Part 11: Foreign income: special rules
Relevant foreign income charged on remittance basis: income arising before the tax year 2005-06
346. This paragraph ensures that Chapter 2 of Part 8 of this Bill is not restricted in its operation to income that arose in the tax year 2005-06 or later (whenever remitted).
Relevant foreign income charged on remittance basis: delayed remittances
347. This paragraph is based on section 585 of ICTA. It ensures that the relief given by clause 835 is not restricted to income that arose after the tax year 2004-05. It also preserves the rules for tax years before 1997-98 (that is, years before Self Assessment came into effect) when the basis period for many charges was a period other than the current tax year.
Relief for back-dated pensions charged on arising basis
348. This paragraph ensures that the relief given by clause 840 is not restricted to income that arose after the tax year 2004-05. See Change 139 in Annex 1.
Unremittable income that arose before the tax year 2005-06
349. This paragraph ensures that the relief given by Chapter 4 of Part 8 of this Bill, and any withdrawal of that relief by virtue of clauses 843 or 844, is not restricted to income that arose after the tax year 2004-05 or, as regards withdrawal of relief, to claims under that Chapter.

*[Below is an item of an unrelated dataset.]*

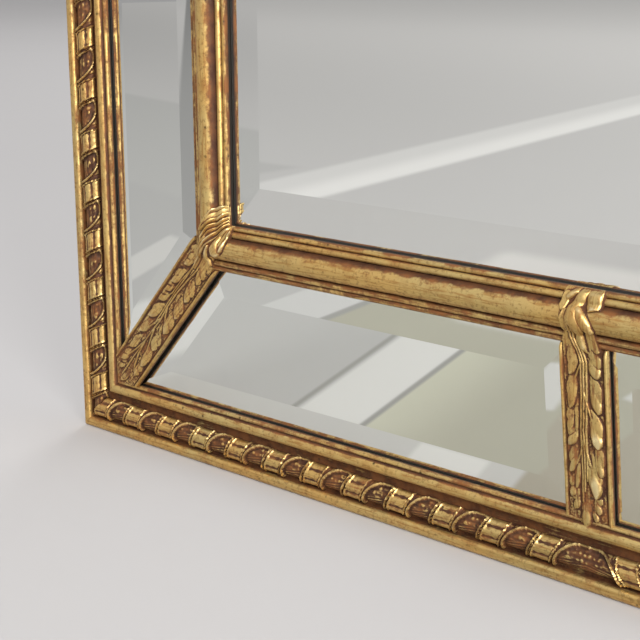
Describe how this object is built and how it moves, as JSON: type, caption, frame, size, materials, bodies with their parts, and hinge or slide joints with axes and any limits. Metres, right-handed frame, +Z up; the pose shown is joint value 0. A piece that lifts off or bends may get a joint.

350. The paragraph also preserves access to the jurisdiction of the Special Commissioners on an appeal involving the application of Chapter 4 of Part 8 of this Bill (and of section 584 of ICTA, which that Chapter rewrites), where income arising in a year before the tax year 2005-06 is material to the appeal. This sub-paragraph is based on section 584(9) of ICTA. See Change 142 in Annex 1.